For me, it's probably the single most useful tool I've got, and I'm grateful to have my tracking program. The last time I lost any significant amount of weight was before internet tracking programs were available, and I had to do it with pen and paper, and a calorie counting book, and THEN I resented it, because it was far more time consuming and cumbersome than just firing up my tracker and plugging the data in. This is so much easier, and 'forgetting' is much harder to do. I love it, and I know it's been hugely instrumental in my success.
Thanks ladies....on a side note....I thought about your post Robin when I was considering going off plan today. I have to say I could hear your post in my head saying how I was depriving myself of a good life rather than depriving myself of food.
Thanks ladies....on a side note....I thought about your post Robin when I was considering going off plan today. I have to say I could hear your post in my head saying how I was depriving myself of a good life rather than depriving myself of food.
Two days on plan......363 to go....
Atta girl!!
I am convinced that for whatever reason we started to abuse ourselves with food, *legitimate* or not, at some point it just becomes habit. And those habits CAN and MUST be broken. And yes, there will be some uncomfortable moments - initially - as the old habits die and the new ones become established.
I'm also convinced that folks make this process much harder than need be by *giving in* so darn easily. Push yourselves. Push. Work past that moment of wanting it sooo much. It WILL pass. Every time you *give in* you make it soooo much harder. First of all you don't let the new habits become ingrained in you and secondly, you re-enforce the old bad habits. You delay letting this BECOME habit and automatic and a part of you.
You delay the weight loss and the rewards. You delay the joy, the happiness, the fun. You delay getting to the sweet spot.
An afterthought: the one downside about tracking is that, so far, I can't blend it with intuitive eating.
For example, today I've had lunch out. I chose appropriately, I can make a very accurate estimate of my calories. I am pleasantly full, I've got a fairly busy afternoon and evening. By the time evening meal comes, all I really want is some of the delicious home-made lentil soup in the fridge.
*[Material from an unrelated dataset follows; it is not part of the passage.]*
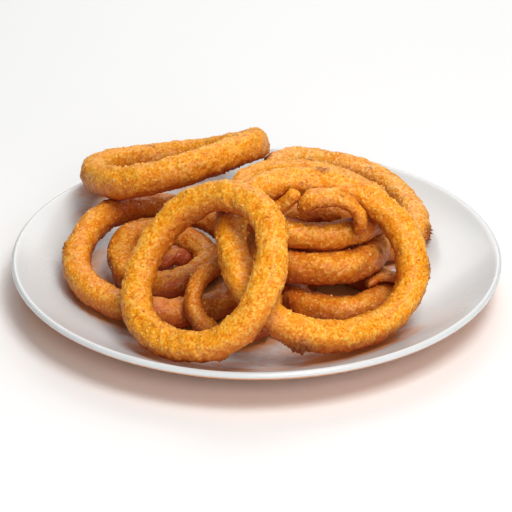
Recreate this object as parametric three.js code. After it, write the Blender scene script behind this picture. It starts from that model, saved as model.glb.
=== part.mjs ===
// Battered, fried onion rings heaped on a round white coupe plate, with a few broken bits between them.
// Millimetres, +Z up, +X to the right of the person served and -Y towards them.
// The origin is the middle of the plate's flat base, on the table.
import * as THREE from "three";

const PLATE_RADIUS = 130;
const PLATE_HEIGHT = 24;
const PLATE_WALL = 5.2;
const FLOOR_RADIUS = 75;
const FLOOR_HEIGHT = 6;
const FOOT_RADIUS = 72;
const FOOT_ROUNDING = 2;
const WALL_STEPS = 9;
const LIP_STEPS = 5;
const PLATE_SIDES = 56;

// Section of a ring: a rounded rectangle, 2 for a plain ellipse and more for a boxier one.
const SECTION_POWER = 2.35;
const SECTION_SIDES = 10;
const LARGE_RING_SIDES = 32;
const SMALL_RING_SIDES = 24;
const LARGE_RING_FROM = 28;
// Uneven batter: how far the thickness swells and shrinks along a ring, as shares of it.
const BATTER_WAVES = [[3, 0.02], [5, 0.015]];
const BIT_LENGTH_STEPS = 10;
const BIT_CAP_STEPS = 3;
const BIT_SIDES = 8;

const CRUST = new THREE.MeshStandardMaterial({ color: 0xd98a2b, roughness: 0.6, metalness: 0 });
const PORCELAIN = new THREE.MeshStandardMaterial({ color: 0xeeede9, roughness: 0.12, metalness: 0 });

// Whole rings. centre is the middle of the ring's centreline. The ring is first turned by bearing in its
// own plane, then tipped by tilt about the line along +X, then turned by turn about the vertical.
// long and wide are half the centreline's lengths, radial and axial half the ring's thickness across and
// through it. warp is how far it is bent out of its plane, highest at warpBearing and across from it, and
// lobes are [count, share of the radius, bearing]. Angles are in degrees.
const RINGS = [
  {
    name: "ring_front_leaning", centre: [-25.6, -81.1, 52.3], turn: -48, tilt: 47, bearing: -4,
    long: 40.5, wide: 40.5, radial: 8.2, axial: 7.9, warp: 0.8, warpBearing: 90,
    lobes: [[3, 0.015, -27], [4, 0.016, -27]],
  },
  {
    name: "ring_top_left", centre: [-45.6, 63, 44.4], turn: -149.5, tilt: 21.5, bearing: 150,
    long: 45.5, wide: 45.5, radial: 7.8, axial: 8.8, warp: 2.5, warpBearing: -24,
    lobes: [[3, 0.017, 5], [4, 0.018, -19]],
  },
  {
    name: "ring_left", centre: [-49.5, -9, 21.2], turn: 25, tilt: 10, bearing: -2,
    long: 46, wide: 47, radial: 7.6, axial: 7.4, warp: 0.9, warpBearing: 84,
    lobes: [[3, 0.01, 0], [4, 0.022, 6]],
  },
  {
    name: "ring_right_large", centre: [31, -58.3, 48.1], turn: 28, tilt: 33.5, bearing: -26,
    long: 48, wide: 45.5, radial: 8, axial: 8, warp: 5.4, warpBearing: 43,
    lobes: [[3, 0.052, 4], [4, 0.01, -33]],
  },
  {
    name: "ring_back_outer", centre: [46.5, 48.2, 25.2], turn: 51, tilt: 17, bearing: -45,
    long: 42, wide: 40.5, radial: 7.7, axial: 7.6, warp: 3.8, warpBearing: -24,
    lobes: [[3, 0.019, -40], [4, 0.04, -34]],
  },
  {
    name: "ring_back_inner", centre: [27, 1.1, 50], turn: 90, tilt: 6, bearing: -72.5,
    long: 36, wide: 37.5, radial: 7.4, axial: 7.2, warp: 2, warpBearing: -18,
    lobes: [[3, 0.045, -41], [4, 0.007, -27]],
  },
  {
    name: "ring_middle", centre: [32, -15.5, 34.5], turn: 11.5, tilt: 5, bearing: -3,
    long: 29.5, wide: 29, radial: 8, axial: 8, warp: 2.4, warpBearing: -89,
    lobes: [[3, 0.014, -45], [4, 0.008, 4]],
  },
  {
    name: "ring_low_right", centre: [42.8, -32.3, 14.9], turn: 125, tilt: 1, bearing: -126,
    long: 24.5, wide: 24, radial: 8, axial: 7.8, warp: 0.5, warpBearing: -58,
    lobes: [[3, 0.002, 0], [4, 0.012, 7]],
  },
  {
    name: "ring_inner_left", centre: [-49.3, -0.9, 17.4], turn: 34, tilt: 9.5, bearing: -6,
    long: 23.5, wide: 24, radial: 7.4, axial: 7.2, warp: 1.8, warpBearing: -72,
    lobes: [[3, 0.02, -21], [4, 0.007, -30]],
  },
  {
    name: "ring_small_inner", centre: [-12, -59.1, 23.6], turn: 12, tilt: 37, bearing: 0,
    long: 20.5, wide: 20.5, radial: 4.6, axial: 5.8, warp: 0.6, warpBearing: -75,
    lobes: [[3, 0.013, -9], [4, 0.005, -43]],
  },
];

// Broken bits, each a short thick bar bent along part of an oval from start to end, in degrees.
const BITS = [
  {
    name: "bit_curl", centre: [37.8, -36.7, 58.5], turn: 0, tilt: 88, bearing: -20,
    long: 15.5, wide: 12.5, start: -8, end: 182, radial: 2.8, axial: 4.6,
  },
  {
    name: "bit_knob", centre: [-44.5, 1, 12.5], turn: 20, tilt: 80, bearing: 0,
    long: 6, wide: 5, start: -20, end: 200, radial: 5, axial: 5.5,
  },
  {
    name: "bit_flake", centre: [67.4, -37, 18.1], turn: 5, tilt: 80, bearing: -4,
    long: 10, wide: 7.5, start: 5, end: 175, radial: 2.4, axial: 4.6,
  },
  {
    name: "bit_stub", centre: [-0.7, -32.1, 85.4], turn: 0, tilt: 90, bearing: 0,
    long: 25, wide: 25, start: -76, end: -32, radial: 3.8, axial: 4,
  },
];

const radians = THREE.MathUtils.degToRad;

// Height of the plate's eating surface at a distance from its middle: a flat floor, then a rising curve.
function platterHeight(radius) {
  const share = Math.max(0, radius - FLOOR_RADIUS) / (PLATE_RADIUS - FLOOR_RADIUS);
  return FLOOR_HEIGHT + (PLATE_HEIGHT - FLOOR_HEIGHT) * share * share;
}

function platterSlope(radius) {
  const share = Math.max(0, radius - FLOOR_RADIUS) / (PLATE_RADIUS - FLOOR_RADIUS);
  return (2 * (PLATE_HEIGHT - FLOOR_HEIGHT) * share) / (PLATE_RADIUS - FLOOR_RADIUS);
}

// A point of the wall's upper or lower skin, squarely below the eating surface by depth.
function wallPoint(radius, depth) {
  const lean = Math.atan(platterSlope(radius));
  return new THREE.Vector2(radius + depth * Math.sin(lean), platterHeight(radius) - depth * Math.cos(lean));
}

function plateGeometry() {
  const profile = [new THREE.Vector2(0, 0), new THREE.Vector2(FOOT_RADIUS - FOOT_ROUNDING, 0)];
  profile.push(new THREE.Vector2(FOOT_RADIUS, FOOT_ROUNDING));
  const wallEnd = PLATE_RADIUS - PLATE_WALL;
  for (let step = 1; step <= WALL_STEPS; step += 1) {
    profile.push(wallPoint(THREE.MathUtils.lerp(FLOOR_RADIUS, wallEnd, step / WALL_STEPS), PLATE_WALL));
  }
  const lipLean = Math.atan(platterSlope(wallEnd));
  const lipMiddle = wallPoint(wallEnd, PLATE_WALL / 2);
  for (let step = 1; step < LIP_STEPS; step += 1) {
    const turn = lipLean - Math.PI / 2 + (Math.PI * step) / LIP_STEPS;
    const reach = new THREE.Vector2(Math.cos(turn), Math.sin(turn)).multiplyScalar(PLATE_WALL / 2);
    profile.push(lipMiddle.clone().add(reach));
  }
  for (let step = WALL_STEPS; step >= 0; step -= 1) {
    profile.push(wallPoint(THREE.MathUtils.lerp(FLOOR_RADIUS, wallEnd, step / WALL_STEPS), 0));
  }
  profile.push(new THREE.Vector2(0, FLOOR_HEIGHT));
  return new THREE.LatheGeometry(profile, PLATE_SIDES).rotateX(Math.PI / 2);
}

// The centreline of a ring or bit at an angle, in its own plane.
function centreline(piece, angle) {
  let swell = 1;
  for (const [count, share, bearing] of piece.lobes ?? []) {
    swell += share * Math.cos(count * (angle - radians(bearing)));
  }
  const lift = (piece.warp ?? 0) * Math.cos(2 * (angle - radians(piece.warpBearing ?? 0)));
  return new THREE.Vector3(
    piece.long * Math.cos(angle) * swell,
    piece.wide * Math.sin(angle) * swell,
    lift,
  );
}

// A point of the crust: out from the centreline across and through the ring. across and through run
// round a unit circle on the skin and shrink to 0 at a bit's tips.
function crustPoint(piece, angle, across, through) {
  const step = 0.01;
  const along = centreline(piece, angle + step).sub(centreline(piece, angle - step)).normalize();
  const outward = along.clone().cross(new THREE.Vector3(0, 0, 1)).normalize();
  const upward = outward.clone().cross(along);
  const reach = Math.hypot(across, through);
  let batter = 1;
  for (const [count, share] of BATTER_WAVES) {
    batter += share * Math.cos(count * angle + piece.centre[0]);
  }
  const square = (part) => Math.sign(part) * Math.abs(part / (reach || 1)) ** (2 / SECTION_POWER) * reach;
  return centreline(piece, angle)
    .addScaledVector(outward, square(across) * piece.radial * batter)
    .addScaledVector(upward, square(through) * piece.axial * batter);
}

// Moves every vertex of a plain geometry to its place on the crust.
function reshape(geometry, place) {
  const position = geometry.attributes.position;
  const vertex = new THREE.Vector3();
  for (let index = 0; index < position.count; index += 1) {
    vertex.fromBufferAttribute(position, index);
    const moved = place(vertex);
    position.setXYZ(index, moved.x, moved.y, moved.z);
  }
  return geometry;
}

function ringGeometry(piece) {
  const plainRadius = 2;
  const sides = piece.long > LARGE_RING_FROM ? LARGE_RING_SIDES : SMALL_RING_SIDES;
  const torus = new THREE.TorusGeometry(plainRadius, 1, SECTION_SIDES, sides);
  return reshape(torus, ({ x, y, z }) => {
    const across = Math.hypot(x, y) - plainRadius;
    return crustPoint(piece, Math.atan2(y, x), across, z);
  });
}

function bitGeometry(piece) {
  const plainRadius = 1;
  const plainHeight = 4;
  const plainLength = plainHeight + 2 * plainRadius;
  const capsule = new THREE.CapsuleGeometry(
    plainRadius,
    plainHeight,
    BIT_CAP_STEPS,
    BIT_SIDES,
    BIT_LENGTH_STEPS,
  );
  return reshape(capsule, ({ x, y, z }) => {
    const share = y / plainLength + 0.5;
    const angle = THREE.MathUtils.lerp(piece.start, piece.end, share);
    return crustPoint(piece, radians(angle), x, z);
  });
}

function lay(piece, geometry) {
  const mesh = new THREE.Mesh(geometry.rotateZ(radians(piece.bearing)), CRUST);
  mesh.name = piece.name;
  mesh.position.set(...piece.centre);
  mesh.rotation.set(radians(piece.tilt), 0, radians(piece.turn), "ZXY");
  return mesh;
}

const plate = new THREE.Mesh(plateGeometry(), PORCELAIN);
plate.name = "plate";

const heap = new THREE.Group();
for (const ring of RINGS) {
  heap.add(lay(ring, ringGeometry(ring)));
}
for (const bit of BITS) {
  heap.add(lay(bit, bitGeometry(bit)));
}

const platedRings = new THREE.Group();
platedRings.add(plate, heap);

export default platedRings;
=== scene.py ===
"""Battered onion rings heaped on a round white coupe plate.

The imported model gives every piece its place. The crust of each ring and broken bit, the glazed plate, the
loose crumbs and the browned flecks are modelled here round it. Lengths are in metres, and in millimetres
where a field says so.
"""
import logging
import math
import random
from dataclasses import dataclass, field
from enum import Enum

import bmesh
import bpy
from mathutils import Matrix, Vector, noise
from mathutils.bvhtree import BVHTree
from mathutils.kdtree import KDTree


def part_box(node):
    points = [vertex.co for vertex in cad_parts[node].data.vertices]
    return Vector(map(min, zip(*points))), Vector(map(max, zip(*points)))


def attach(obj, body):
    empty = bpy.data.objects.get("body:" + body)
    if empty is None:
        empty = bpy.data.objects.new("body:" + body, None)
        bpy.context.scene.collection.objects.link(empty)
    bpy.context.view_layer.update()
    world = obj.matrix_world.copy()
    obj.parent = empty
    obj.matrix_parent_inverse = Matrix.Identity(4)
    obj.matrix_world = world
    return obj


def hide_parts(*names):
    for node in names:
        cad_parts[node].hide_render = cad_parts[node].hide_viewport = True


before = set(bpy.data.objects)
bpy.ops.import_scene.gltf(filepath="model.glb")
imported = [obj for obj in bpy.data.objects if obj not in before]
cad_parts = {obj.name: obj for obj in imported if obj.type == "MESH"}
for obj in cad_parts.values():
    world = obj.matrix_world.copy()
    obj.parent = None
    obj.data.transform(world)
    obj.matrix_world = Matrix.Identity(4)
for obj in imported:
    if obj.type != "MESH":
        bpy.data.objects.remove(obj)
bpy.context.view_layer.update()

MM = 0.001
BODY = "root"
MERGE_DISTANCE = 1e-5
FLAT_JOIN = math.radians(40)
SQUARE_JOIN = math.radians(70)
SEED_STEPS = (37.3, 11.9, -23.1)
MIX_COLOURS = (6, 7)
MIX_RESULT = 2

Colour = tuple[float, float, float]
Range = tuple[float, float]

log = logging.getLogger("plated_onion_rings")


class Slot(Enum):
    """The record's material slots."""

    BATTER = "batter"
    PORCELAIN = "porcelain"


class Tone(Enum):
    """How far a piece of batter is fried."""

    PALE = "pale"
    GOLDEN = "golden"
    AMBER = "amber"
    BROWNED = "browned"


# ---------------------------------------------------------------------------------------------------
# Shader helpers
# ---------------------------------------------------------------------------------------------------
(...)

So far so good - but I've entered it all in DietPower, and it comes to 1260 calories. My daily allowance is 1400. I am not and will not be hungry for the last 140 calories but I will likely eat them; not because I think 1 day eating under is going to kill me but because 'I'm entitled'.
If I have to choose between eating my entitlement, and getting pigfat again, then I choose eating my entitlement every time. What I'd rather choose, though, is learning to eat checks and balances on my own, not eating stuff because I can, because that's getting precious close to 'I deserve this/I need this', which is how I got here in ther first place.